# [Your objective]
Compile every line that includes the word "Identity".

# [Recorded information]
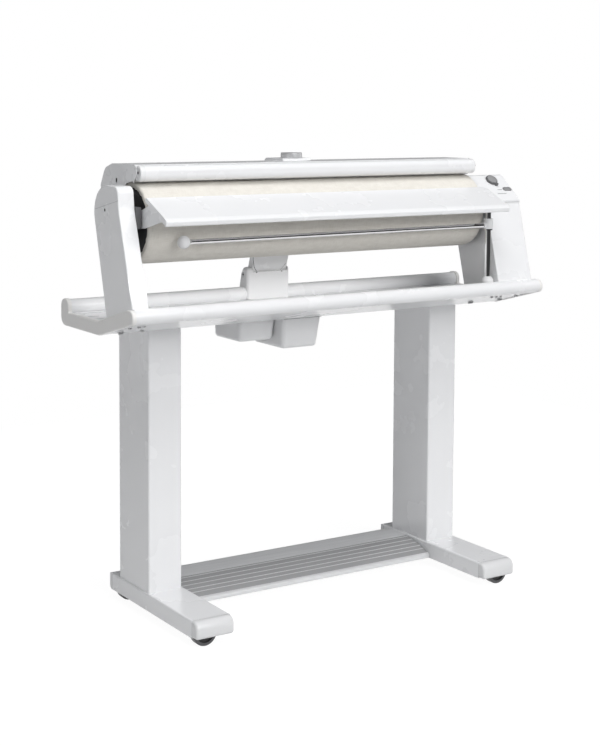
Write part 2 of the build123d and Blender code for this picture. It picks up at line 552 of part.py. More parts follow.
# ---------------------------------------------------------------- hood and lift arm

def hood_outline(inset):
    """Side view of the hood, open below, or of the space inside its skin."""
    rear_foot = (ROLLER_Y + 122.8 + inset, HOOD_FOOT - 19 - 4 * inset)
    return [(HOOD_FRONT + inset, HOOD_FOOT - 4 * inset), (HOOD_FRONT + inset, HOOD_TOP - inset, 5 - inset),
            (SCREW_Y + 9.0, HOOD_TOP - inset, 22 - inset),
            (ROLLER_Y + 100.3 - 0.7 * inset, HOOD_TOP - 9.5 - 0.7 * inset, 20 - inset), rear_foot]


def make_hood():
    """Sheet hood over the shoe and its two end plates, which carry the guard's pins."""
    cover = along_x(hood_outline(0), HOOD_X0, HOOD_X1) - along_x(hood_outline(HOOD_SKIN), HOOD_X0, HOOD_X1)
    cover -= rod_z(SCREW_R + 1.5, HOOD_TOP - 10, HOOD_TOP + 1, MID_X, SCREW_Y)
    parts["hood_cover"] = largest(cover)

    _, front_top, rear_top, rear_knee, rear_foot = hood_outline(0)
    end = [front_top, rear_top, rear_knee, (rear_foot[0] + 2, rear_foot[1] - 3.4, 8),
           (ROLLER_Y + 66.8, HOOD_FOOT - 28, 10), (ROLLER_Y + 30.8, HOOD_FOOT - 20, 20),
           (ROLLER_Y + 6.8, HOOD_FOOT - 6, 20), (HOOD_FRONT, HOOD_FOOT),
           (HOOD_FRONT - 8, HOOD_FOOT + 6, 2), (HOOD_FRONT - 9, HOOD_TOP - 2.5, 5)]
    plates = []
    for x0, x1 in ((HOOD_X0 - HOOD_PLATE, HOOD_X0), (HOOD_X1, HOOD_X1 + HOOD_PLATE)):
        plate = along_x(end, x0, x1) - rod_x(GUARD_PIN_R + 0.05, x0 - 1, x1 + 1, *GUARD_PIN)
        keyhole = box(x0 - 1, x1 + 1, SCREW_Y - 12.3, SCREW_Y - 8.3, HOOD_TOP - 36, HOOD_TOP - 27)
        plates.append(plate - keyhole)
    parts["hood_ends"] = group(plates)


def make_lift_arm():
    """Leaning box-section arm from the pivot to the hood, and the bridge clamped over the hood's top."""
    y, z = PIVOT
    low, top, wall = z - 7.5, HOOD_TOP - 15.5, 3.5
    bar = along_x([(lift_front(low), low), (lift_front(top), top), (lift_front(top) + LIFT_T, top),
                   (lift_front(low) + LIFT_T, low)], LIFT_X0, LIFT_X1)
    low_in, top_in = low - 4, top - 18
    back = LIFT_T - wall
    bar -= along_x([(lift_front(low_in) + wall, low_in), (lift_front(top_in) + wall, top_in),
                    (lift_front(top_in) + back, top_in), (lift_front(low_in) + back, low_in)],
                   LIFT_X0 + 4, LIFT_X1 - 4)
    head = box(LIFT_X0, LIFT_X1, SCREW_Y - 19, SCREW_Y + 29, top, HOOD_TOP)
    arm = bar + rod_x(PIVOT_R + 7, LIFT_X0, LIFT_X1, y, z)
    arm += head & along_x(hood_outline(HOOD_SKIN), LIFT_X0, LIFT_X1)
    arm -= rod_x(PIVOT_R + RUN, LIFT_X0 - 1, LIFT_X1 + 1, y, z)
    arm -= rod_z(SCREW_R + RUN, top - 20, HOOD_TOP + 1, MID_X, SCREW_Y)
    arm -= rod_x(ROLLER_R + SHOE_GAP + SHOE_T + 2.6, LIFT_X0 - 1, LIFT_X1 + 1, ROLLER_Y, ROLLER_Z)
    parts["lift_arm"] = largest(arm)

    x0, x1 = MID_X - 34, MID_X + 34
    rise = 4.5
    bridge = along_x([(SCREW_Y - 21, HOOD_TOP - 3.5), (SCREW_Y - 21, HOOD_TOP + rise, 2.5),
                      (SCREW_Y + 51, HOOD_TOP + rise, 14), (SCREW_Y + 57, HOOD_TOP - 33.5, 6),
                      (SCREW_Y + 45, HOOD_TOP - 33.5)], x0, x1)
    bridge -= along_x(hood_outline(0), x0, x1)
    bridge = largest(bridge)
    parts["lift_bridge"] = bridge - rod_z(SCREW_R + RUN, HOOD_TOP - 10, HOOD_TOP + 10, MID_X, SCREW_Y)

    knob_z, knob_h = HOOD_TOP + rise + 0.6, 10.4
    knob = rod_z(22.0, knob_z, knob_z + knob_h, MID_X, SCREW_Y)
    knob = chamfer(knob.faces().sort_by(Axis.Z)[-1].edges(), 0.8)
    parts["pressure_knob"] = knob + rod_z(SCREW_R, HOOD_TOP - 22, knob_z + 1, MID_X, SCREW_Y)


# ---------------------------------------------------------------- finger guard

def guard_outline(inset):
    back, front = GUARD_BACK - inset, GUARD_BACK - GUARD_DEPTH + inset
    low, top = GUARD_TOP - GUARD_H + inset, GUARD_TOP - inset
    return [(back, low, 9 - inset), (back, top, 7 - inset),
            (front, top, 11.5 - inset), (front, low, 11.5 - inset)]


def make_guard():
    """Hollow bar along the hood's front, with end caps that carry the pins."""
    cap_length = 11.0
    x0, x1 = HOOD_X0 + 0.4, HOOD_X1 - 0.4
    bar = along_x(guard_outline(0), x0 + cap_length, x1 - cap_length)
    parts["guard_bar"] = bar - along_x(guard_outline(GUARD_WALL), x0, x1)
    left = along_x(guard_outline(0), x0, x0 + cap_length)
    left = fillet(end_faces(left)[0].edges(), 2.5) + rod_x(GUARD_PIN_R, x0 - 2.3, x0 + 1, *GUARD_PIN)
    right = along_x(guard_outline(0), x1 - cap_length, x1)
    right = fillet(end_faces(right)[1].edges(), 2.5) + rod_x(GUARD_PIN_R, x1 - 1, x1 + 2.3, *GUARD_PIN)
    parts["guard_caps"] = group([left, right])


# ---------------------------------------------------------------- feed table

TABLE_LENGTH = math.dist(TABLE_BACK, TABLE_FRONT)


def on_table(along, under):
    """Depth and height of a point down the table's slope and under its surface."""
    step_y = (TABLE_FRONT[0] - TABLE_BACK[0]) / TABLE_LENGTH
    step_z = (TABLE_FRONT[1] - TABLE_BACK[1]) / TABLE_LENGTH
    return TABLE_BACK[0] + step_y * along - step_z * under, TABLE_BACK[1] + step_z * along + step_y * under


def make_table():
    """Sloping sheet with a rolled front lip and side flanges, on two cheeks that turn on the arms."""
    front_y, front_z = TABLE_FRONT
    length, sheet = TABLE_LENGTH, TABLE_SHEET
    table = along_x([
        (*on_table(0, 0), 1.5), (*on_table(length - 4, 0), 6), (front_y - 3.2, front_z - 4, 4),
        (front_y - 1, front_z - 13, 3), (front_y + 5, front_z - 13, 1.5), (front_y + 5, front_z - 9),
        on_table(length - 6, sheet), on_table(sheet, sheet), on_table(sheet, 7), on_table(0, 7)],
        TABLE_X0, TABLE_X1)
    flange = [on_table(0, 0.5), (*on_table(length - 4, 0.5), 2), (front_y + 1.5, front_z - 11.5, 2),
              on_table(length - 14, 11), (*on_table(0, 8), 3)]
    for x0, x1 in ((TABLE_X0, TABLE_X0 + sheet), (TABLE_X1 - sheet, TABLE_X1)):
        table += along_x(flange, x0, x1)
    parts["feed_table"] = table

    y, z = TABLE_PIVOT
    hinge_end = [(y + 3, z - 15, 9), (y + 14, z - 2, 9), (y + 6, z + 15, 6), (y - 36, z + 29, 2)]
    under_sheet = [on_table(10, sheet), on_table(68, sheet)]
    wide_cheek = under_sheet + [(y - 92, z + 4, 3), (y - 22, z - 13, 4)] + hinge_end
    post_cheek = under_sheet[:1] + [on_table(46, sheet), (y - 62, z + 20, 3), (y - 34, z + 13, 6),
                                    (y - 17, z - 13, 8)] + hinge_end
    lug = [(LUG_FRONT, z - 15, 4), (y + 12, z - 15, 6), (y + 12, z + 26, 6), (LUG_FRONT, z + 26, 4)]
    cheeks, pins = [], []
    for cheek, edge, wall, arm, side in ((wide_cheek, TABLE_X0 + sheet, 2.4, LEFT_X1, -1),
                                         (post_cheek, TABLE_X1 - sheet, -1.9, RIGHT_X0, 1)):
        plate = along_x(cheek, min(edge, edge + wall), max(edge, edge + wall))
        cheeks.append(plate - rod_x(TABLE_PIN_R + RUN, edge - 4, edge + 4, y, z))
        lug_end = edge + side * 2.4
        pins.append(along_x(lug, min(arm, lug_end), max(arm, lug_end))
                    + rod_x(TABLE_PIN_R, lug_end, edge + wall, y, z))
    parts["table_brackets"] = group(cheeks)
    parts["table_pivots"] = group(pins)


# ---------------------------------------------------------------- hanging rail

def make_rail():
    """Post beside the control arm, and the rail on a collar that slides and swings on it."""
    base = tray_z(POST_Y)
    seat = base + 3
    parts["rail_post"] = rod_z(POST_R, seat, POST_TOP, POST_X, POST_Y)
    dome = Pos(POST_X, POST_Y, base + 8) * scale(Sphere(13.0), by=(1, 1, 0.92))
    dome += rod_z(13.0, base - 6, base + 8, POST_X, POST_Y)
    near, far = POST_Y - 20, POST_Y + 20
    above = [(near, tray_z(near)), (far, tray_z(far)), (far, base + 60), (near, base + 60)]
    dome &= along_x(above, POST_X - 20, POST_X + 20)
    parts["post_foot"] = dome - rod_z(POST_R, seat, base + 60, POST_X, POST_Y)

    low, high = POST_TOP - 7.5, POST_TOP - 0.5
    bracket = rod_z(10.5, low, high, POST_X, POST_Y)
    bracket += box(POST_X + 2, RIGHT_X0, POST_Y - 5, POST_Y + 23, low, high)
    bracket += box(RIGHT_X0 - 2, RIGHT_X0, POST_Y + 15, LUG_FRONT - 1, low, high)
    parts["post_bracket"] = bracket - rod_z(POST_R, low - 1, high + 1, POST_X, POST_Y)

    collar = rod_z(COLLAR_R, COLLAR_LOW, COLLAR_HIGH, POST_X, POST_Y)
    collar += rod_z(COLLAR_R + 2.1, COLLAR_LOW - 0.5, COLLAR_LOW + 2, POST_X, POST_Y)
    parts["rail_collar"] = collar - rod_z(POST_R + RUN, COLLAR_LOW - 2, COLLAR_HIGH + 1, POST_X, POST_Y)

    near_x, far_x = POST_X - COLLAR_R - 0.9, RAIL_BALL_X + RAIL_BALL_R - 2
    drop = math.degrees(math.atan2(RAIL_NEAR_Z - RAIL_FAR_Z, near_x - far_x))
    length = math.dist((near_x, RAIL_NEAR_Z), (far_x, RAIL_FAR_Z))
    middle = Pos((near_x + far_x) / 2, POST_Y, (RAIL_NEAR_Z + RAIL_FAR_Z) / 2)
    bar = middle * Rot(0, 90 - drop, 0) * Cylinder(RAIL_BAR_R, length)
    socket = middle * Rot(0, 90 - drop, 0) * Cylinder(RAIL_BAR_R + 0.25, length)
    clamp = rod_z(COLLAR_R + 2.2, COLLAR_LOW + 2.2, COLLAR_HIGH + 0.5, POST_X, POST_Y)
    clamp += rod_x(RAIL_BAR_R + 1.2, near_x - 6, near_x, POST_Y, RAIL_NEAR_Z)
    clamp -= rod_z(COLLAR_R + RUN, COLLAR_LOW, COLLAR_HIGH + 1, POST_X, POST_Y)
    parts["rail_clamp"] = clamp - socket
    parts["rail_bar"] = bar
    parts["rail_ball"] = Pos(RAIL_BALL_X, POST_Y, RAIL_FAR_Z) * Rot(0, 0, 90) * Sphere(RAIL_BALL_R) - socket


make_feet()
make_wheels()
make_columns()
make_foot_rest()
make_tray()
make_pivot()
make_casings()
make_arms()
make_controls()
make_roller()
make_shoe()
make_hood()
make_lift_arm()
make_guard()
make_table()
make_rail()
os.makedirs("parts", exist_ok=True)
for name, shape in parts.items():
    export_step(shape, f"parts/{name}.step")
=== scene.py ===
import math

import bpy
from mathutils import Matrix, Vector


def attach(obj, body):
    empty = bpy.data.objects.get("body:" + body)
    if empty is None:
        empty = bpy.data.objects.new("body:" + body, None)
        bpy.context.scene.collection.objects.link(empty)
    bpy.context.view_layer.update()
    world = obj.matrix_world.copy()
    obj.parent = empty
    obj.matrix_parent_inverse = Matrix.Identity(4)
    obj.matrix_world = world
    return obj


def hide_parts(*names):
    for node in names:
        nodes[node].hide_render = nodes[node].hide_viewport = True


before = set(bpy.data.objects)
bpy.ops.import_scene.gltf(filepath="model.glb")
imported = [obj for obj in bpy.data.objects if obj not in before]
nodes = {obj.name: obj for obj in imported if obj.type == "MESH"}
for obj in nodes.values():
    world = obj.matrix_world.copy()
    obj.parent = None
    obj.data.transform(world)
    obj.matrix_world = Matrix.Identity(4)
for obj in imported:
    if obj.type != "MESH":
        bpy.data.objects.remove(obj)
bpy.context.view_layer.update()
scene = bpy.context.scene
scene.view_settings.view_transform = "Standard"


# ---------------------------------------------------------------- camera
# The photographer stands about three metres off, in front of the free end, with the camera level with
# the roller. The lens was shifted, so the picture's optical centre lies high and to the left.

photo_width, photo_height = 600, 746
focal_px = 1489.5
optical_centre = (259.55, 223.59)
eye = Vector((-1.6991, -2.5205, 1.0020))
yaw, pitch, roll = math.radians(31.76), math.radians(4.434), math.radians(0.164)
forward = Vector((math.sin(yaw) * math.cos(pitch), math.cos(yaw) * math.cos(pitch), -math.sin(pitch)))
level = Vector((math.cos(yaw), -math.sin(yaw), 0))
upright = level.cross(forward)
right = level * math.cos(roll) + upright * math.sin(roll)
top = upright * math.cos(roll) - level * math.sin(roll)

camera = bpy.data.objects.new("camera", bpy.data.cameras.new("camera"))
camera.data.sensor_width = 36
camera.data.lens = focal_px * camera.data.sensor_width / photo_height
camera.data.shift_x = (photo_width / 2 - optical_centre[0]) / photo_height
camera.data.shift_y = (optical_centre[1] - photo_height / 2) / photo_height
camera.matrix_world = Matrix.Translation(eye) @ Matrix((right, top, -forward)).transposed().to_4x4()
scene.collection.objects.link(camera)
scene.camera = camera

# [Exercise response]
    obj.matrix_parent_inverse = Matrix.Identity(4)
    obj.matrix_world = Matrix.Identity(4)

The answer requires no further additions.